Return all of the lines below exactly as they are.

[Rows from an object dataset]
□ □ □ □ □

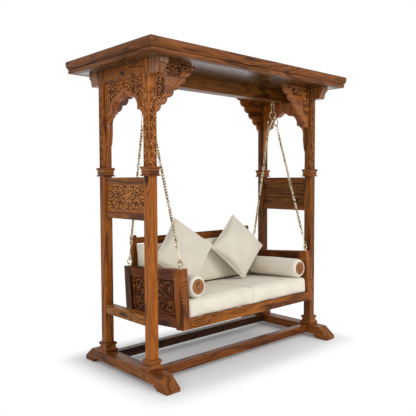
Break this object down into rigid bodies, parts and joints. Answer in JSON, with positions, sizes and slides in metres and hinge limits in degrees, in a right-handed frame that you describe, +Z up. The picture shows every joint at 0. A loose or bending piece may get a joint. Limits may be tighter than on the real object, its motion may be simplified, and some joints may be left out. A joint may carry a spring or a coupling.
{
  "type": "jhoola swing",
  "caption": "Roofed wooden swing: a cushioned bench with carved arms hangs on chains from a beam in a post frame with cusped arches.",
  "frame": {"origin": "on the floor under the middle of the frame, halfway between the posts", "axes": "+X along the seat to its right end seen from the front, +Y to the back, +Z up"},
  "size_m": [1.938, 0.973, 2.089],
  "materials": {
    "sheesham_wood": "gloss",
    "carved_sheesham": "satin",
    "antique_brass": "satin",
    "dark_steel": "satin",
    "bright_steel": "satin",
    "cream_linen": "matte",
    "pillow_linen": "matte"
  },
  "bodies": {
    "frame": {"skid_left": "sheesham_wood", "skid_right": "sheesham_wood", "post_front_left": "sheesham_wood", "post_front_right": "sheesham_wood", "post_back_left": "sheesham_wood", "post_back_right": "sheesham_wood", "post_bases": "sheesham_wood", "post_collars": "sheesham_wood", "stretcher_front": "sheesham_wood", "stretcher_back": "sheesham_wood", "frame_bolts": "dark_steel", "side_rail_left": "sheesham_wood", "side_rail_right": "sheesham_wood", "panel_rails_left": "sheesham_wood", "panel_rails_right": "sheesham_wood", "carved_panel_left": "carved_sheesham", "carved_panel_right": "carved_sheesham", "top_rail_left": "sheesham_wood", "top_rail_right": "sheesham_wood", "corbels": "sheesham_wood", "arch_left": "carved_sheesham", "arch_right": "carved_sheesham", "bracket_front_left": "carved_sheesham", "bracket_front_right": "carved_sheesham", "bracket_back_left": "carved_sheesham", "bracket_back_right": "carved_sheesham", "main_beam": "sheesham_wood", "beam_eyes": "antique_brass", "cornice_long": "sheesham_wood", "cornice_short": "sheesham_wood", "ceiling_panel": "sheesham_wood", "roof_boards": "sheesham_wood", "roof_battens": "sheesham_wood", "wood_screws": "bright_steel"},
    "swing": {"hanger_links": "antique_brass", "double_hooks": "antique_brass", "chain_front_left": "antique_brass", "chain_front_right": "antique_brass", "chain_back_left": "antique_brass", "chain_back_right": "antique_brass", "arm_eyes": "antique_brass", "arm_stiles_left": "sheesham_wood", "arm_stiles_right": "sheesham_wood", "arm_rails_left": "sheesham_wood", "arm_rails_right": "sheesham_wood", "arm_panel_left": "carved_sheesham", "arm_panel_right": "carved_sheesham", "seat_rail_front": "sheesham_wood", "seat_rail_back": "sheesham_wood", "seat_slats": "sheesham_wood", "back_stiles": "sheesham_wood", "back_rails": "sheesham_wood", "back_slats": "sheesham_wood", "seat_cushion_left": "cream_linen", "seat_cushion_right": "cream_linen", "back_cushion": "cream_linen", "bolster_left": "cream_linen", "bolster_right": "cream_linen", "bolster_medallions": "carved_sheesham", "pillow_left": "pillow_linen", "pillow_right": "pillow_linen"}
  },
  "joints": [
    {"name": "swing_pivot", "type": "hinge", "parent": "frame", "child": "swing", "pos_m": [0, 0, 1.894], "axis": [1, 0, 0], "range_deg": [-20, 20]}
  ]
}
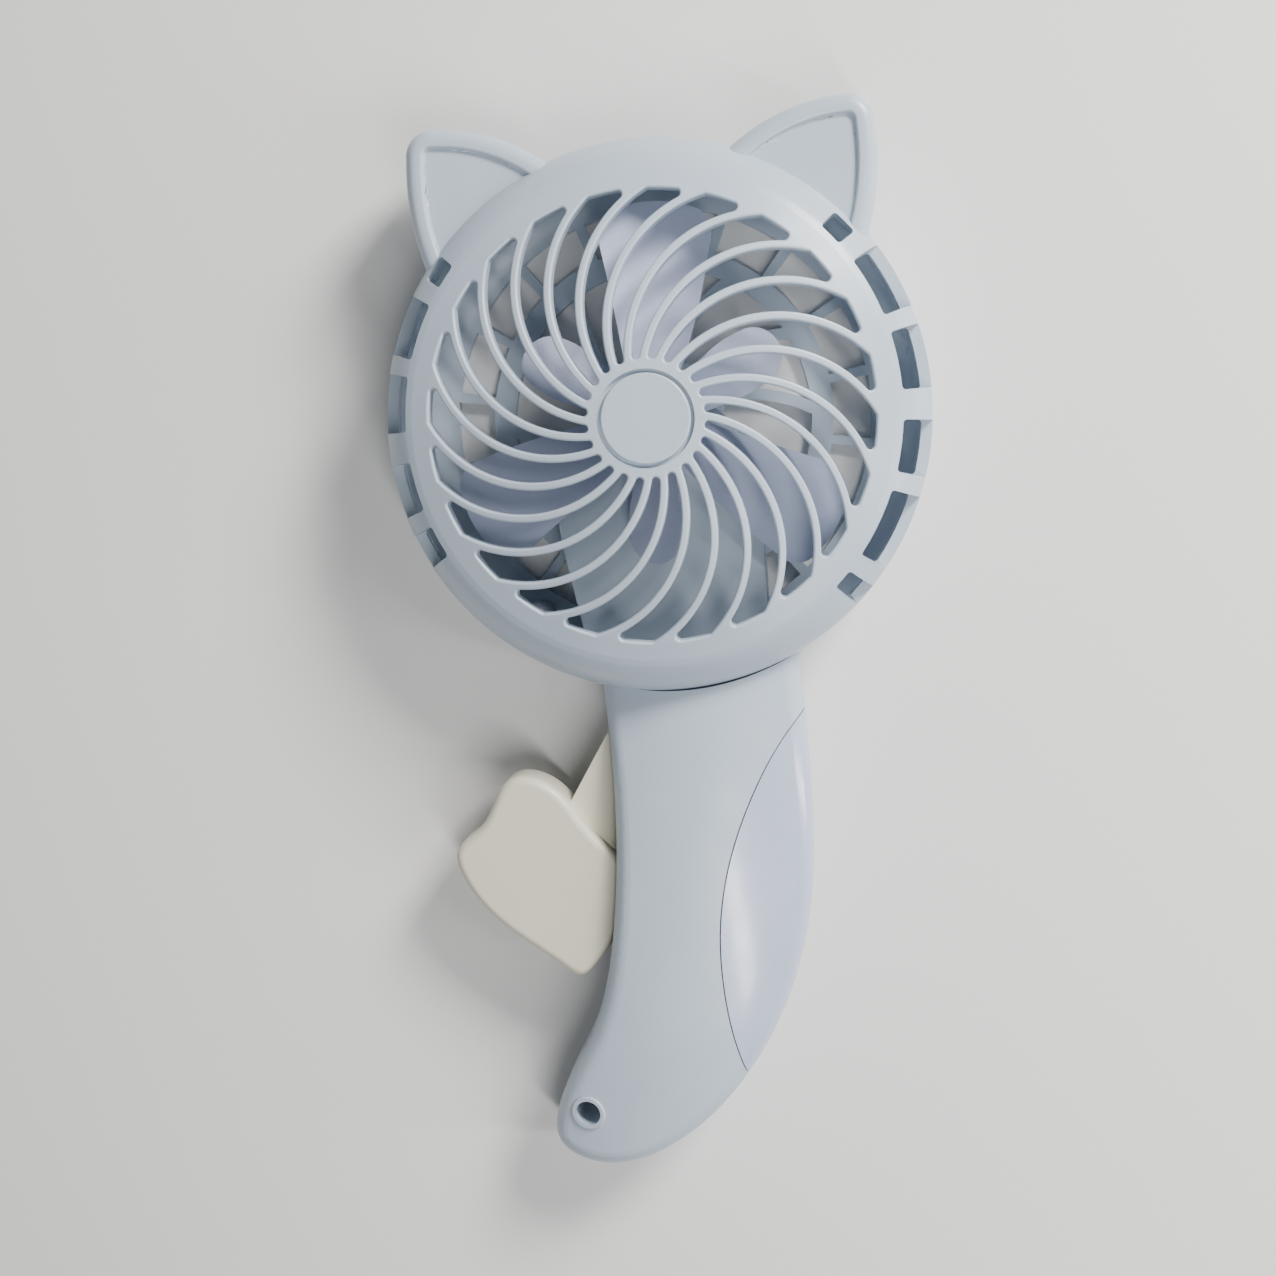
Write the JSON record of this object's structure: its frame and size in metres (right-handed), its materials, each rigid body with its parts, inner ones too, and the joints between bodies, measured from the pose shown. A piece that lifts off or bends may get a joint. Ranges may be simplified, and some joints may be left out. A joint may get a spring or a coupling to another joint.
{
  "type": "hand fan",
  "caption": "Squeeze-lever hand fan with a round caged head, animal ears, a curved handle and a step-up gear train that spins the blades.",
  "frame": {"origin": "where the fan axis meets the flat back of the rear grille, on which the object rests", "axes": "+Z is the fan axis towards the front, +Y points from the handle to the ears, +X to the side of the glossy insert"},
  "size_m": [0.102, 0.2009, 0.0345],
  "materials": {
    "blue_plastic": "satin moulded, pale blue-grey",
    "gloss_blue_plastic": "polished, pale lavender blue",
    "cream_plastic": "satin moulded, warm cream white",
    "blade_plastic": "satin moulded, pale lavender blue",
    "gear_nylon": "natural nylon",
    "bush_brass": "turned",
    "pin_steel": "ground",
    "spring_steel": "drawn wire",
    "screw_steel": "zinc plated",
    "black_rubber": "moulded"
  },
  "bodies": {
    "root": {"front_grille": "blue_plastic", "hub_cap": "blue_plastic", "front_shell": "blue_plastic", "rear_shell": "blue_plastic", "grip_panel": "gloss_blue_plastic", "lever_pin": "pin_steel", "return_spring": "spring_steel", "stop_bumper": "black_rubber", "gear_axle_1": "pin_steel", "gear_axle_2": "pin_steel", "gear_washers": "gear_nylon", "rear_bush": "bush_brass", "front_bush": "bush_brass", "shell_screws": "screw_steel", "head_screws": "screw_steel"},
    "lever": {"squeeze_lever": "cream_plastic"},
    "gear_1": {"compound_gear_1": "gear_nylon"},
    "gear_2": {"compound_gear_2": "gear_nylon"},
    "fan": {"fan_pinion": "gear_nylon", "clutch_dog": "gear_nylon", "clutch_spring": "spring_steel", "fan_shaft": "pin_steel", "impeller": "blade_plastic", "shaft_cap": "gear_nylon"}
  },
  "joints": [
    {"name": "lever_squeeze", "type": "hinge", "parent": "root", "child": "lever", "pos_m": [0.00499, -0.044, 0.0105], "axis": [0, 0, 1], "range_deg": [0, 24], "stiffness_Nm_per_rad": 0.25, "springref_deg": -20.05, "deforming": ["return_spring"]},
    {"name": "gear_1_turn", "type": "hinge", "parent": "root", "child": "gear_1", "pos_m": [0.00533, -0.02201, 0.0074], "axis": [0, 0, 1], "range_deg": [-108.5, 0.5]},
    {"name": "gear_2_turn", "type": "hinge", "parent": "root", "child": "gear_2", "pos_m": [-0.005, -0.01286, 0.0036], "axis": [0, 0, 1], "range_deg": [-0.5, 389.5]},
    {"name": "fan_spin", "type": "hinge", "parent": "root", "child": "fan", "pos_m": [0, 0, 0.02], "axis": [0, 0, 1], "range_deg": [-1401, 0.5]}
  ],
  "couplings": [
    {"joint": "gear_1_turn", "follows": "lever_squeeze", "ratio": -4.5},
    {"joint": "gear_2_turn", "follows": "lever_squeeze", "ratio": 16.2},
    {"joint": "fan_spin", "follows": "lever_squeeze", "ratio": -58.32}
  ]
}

□ □ □ □ □

→ **Response to this exercise**:
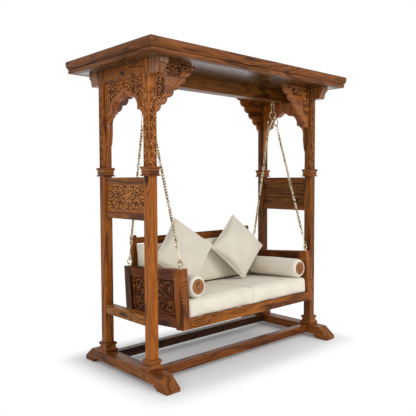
Break this object down into rigid bodies, parts and joints. Answer in JSON, with positions, sizes and slides in metres and hinge limits in degrees, in a right-handed frame that you describe, +Z up. The picture shows every joint at 0. A loose or bending piece may get a joint. Limits may be tighter than on the real object, its motion may be simplified, and some joints may be left out. A joint may carry a spring or a coupling.
{
  "type": "jhoola swing",
  "caption": "Roofed wooden swing: a cushioned bench with carved arms hangs on chains from a beam in a post frame with cusped arches.",
  "frame": {"origin": "on the floor under the middle of the frame, halfway between the posts", "axes": "+X along the seat to its right end seen from the front, +Y to the back, +Z up"},
  "size_m": [1.938, 0.973, 2.089],
  "materials": {
    "sheesham_wood": "gloss",
    "carved_sheesham": "satin",
    "antique_brass": "satin",
    "dark_steel": "satin",
    "bright_steel": "satin",
    "cream_linen": "matte",
    "pillow_linen": "matte"
  },
  "bodies": {
    "frame": {"skid_left": "sheesham_wood", "skid_right": "sheesham_wood", "post_front_left": "sheesham_wood", "post_front_right": "sheesham_wood", "post_back_left": "sheesham_wood", "post_back_right": "sheesham_wood", "post_bases": "sheesham_wood", "post_collars": "sheesham_wood", "stretcher_front": "sheesham_wood", "stretcher_back": "sheesham_wood", "frame_bolts": "dark_steel", "side_rail_left": "sheesham_wood", "side_rail_right": "sheesham_wood", "panel_rails_left": "sheesham_wood", "panel_rails_right": "sheesham_wood", "carved_panel_left": "carved_sheesham", "carved_panel_right": "carved_sheesham", "top_rail_left": "sheesham_wood", "top_rail_right": "sheesham_wood", "corbels": "sheesham_wood", "arch_left": "carved_sheesham", "arch_right": "carved_sheesham", "bracket_front_left": "carved_sheesham", "bracket_front_right": "carved_sheesham", "bracket_back_left": "carved_sheesham", "bracket_back_right": "carved_sheesham", "main_beam": "sheesham_wood", "beam_eyes": "antique_brass", "cornice_long": "sheesham_wood", "cornice_short": "sheesham_wood", "ceiling_panel": "sheesham_wood", "roof_boards": "sheesham_wood", "roof_battens": "sheesham_wood", "wood_screws": "bright_steel"},
    "swing": {"hanger_links": "antique_brass", "double_hooks": "antique_brass", "chain_front_left": "antique_brass", "chain_front_right": "antique_brass", "chain_back_left": "antique_brass", "chain_back_right": "antique_brass", "arm_eyes": "antique_brass", "arm_stiles_left": "sheesham_wood", "arm_stiles_right": "sheesham_wood", "arm_rails_left": "sheesham_wood", "arm_rails_right": "sheesham_wood", "arm_panel_left": "carved_sheesham", "arm_panel_right": "carved_sheesham", "seat_rail_front": "sheesham_wood", "seat_rail_back": "sheesham_wood", "seat_slats": "sheesham_wood", "back_stiles": "sheesham_wood", "back_rails": "sheesham_wood", "back_slats": "sheesham_wood", "seat_cushion_left": "cream_linen", "seat_cushion_right": "cream_linen", "back_cushion": "cream_linen", "bolster_left": "cream_linen", "bolster_right": "cream_linen", "bolster_medallions": "carved_sheesham", "pillow_left": "pillow_linen", "pillow_right": "pillow_linen"}
  },
  "joints": [
    {"name": "swing_pivot", "type": "hinge", "parent": "frame", "child": "swing", "pos_m": [0, 0, 1.894], "axis": [1, 0, 0], "range_deg": [-20, 20]}
  ]
}
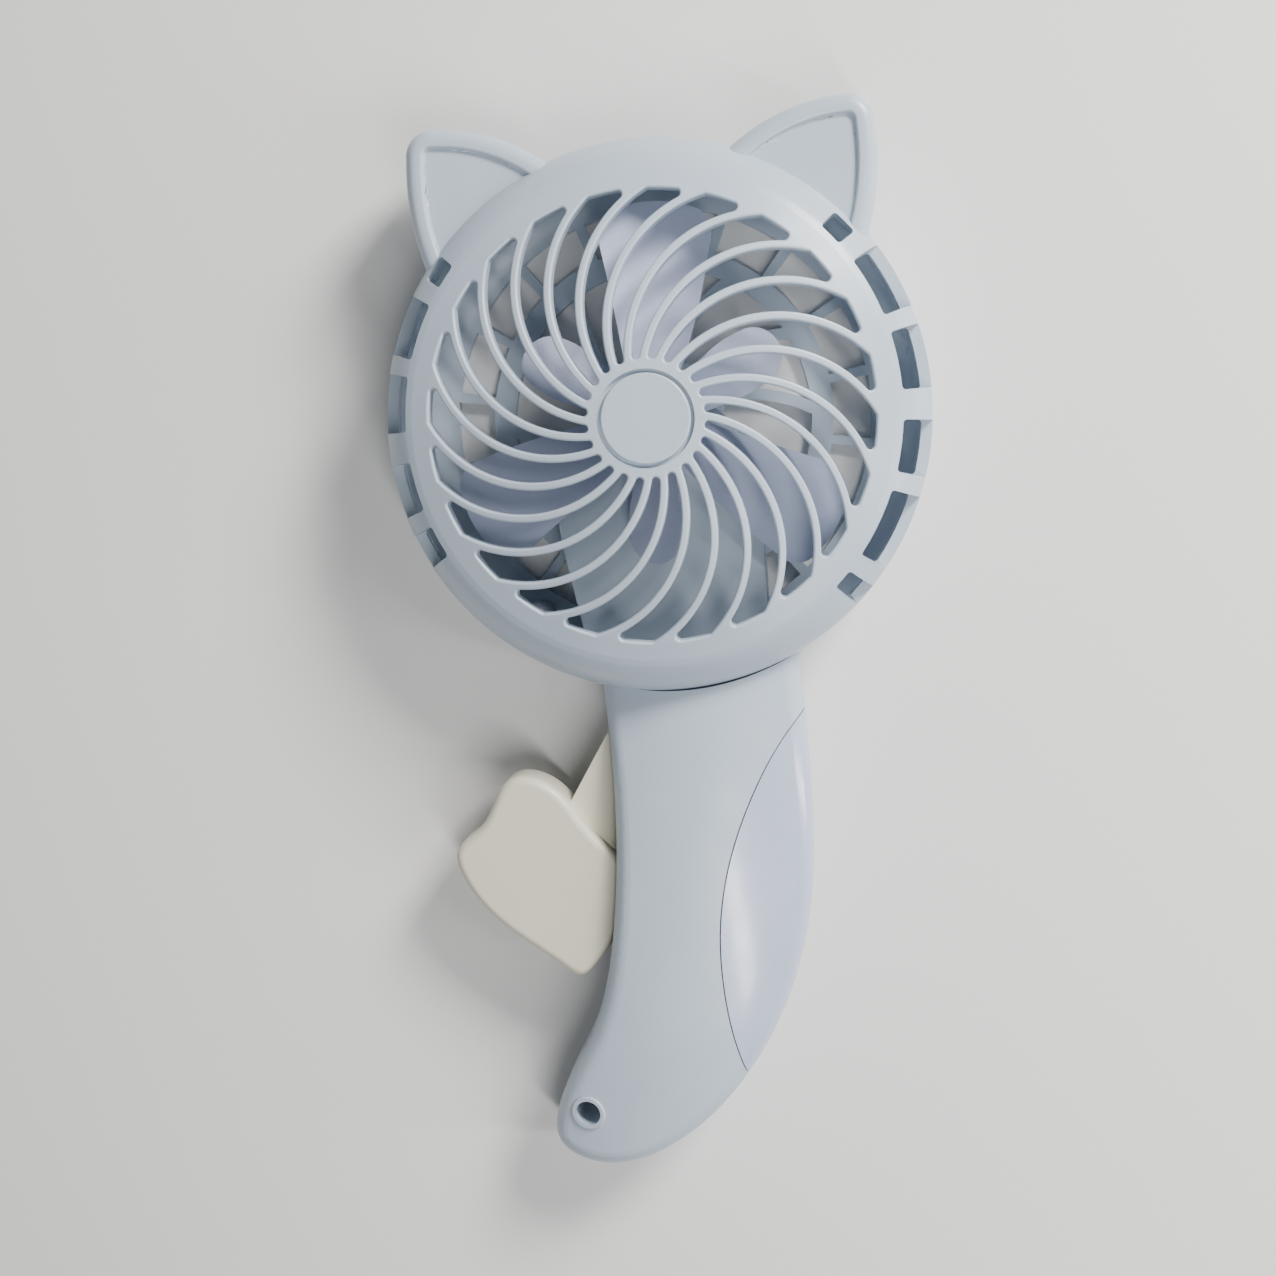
Write the JSON record of this object's structure: its frame and size in metres (right-handed), its materials, each rigid body with its parts, inner ones too, and the joints between bodies, measured from the pose shown. A piece that lifts off or bends may get a joint. Ranges may be simplified, and some joints may be left out. A joint may get a spring or a coupling to another joint.
{
  "type": "hand fan",
  "caption": "Squeeze-lever hand fan with a round caged head, animal ears, a curved handle and a step-up gear train that spins the blades.",
  "frame": {"origin": "where the fan axis meets the flat back of the rear grille, on which the object rests", "axes": "+Z is the fan axis towards the front, +Y points from the handle to the ears, +X to the side of the glossy insert"},
  "size_m": [0.102, 0.2009, 0.0345],
  "materials": {
    "blue_plastic": "satin moulded, pale blue-grey",
    "gloss_blue_plastic": "polished, pale lavender blue",
    "cream_plastic": "satin moulded, warm cream white",
    "blade_plastic": "satin moulded, pale lavender blue",
    "gear_nylon": "natural nylon",
    "bush_brass": "turned",
    "pin_steel": "ground",
    "spring_steel": "drawn wire",
    "screw_steel": "zinc plated",
    "black_rubber": "moulded"
  },
  "bodies": {
    "root": {"front_grille": "blue_plastic", "hub_cap": "blue_plastic", "front_shell": "blue_plastic", "rear_shell": "blue_plastic", "grip_panel": "gloss_blue_plastic", "lever_pin": "pin_steel", "return_spring": "spring_steel", "stop_bumper": "black_rubber", "gear_axle_1": "pin_steel", "gear_axle_2": "pin_steel", "gear_washers": "gear_nylon", "rear_bush": "bush_brass", "front_bush": "bush_brass", "shell_screws": "screw_steel", "head_screws": "screw_steel"},
    "lever": {"squeeze_lever": "cream_plastic"},
    "gear_1": {"compound_gear_1": "gear_nylon"},
    "gear_2": {"compound_gear_2": "gear_nylon"},
    "fan": {"fan_pinion": "gear_nylon", "clutch_dog": "gear_nylon", "clutch_spring": "spring_steel", "fan_shaft": "pin_steel", "impeller": "blade_plastic", "shaft_cap": "gear_nylon"}
  },
  "joints": [
    {"name": "lever_squeeze", "type": "hinge", "parent": "root", "child": "lever", "pos_m": [0.00499, -0.044, 0.0105], "axis": [0, 0, 1], "range_deg": [0, 24], "stiffness_Nm_per_rad": 0.25, "springref_deg": -20.05, "deforming": ["return_spring"]},
    {"name": "gear_1_turn", "type": "hinge", "parent": "root", "child": "gear_1", "pos_m": [0.00533, -0.02201, 0.0074], "axis": [0, 0, 1], "range_deg": [-108.5, 0.5]},
    {"name": "gear_2_turn", "type": "hinge", "parent": "root", "child": "gear_2", "pos_m": [-0.005, -0.01286, 0.0036], "axis": [0, 0, 1], "range_deg": [-0.5, 389.5]},
    {"name": "fan_spin", "type": "hinge", "parent": "root", "child": "fan", "pos_m": [0, 0, 0.02], "axis": [0, 0, 1], "range_deg": [-1401, 0.5]}
  ],
  "couplings": [
    {"joint": "gear_1_turn", "follows": "lever_squeeze", "ratio": -4.5},
    {"joint": "gear_2_turn", "follows": "lever_squeeze", "ratio": 16.2},
    {"joint": "fan_spin", "follows": "lever_squeeze", "ratio": -58.32}
  ]
}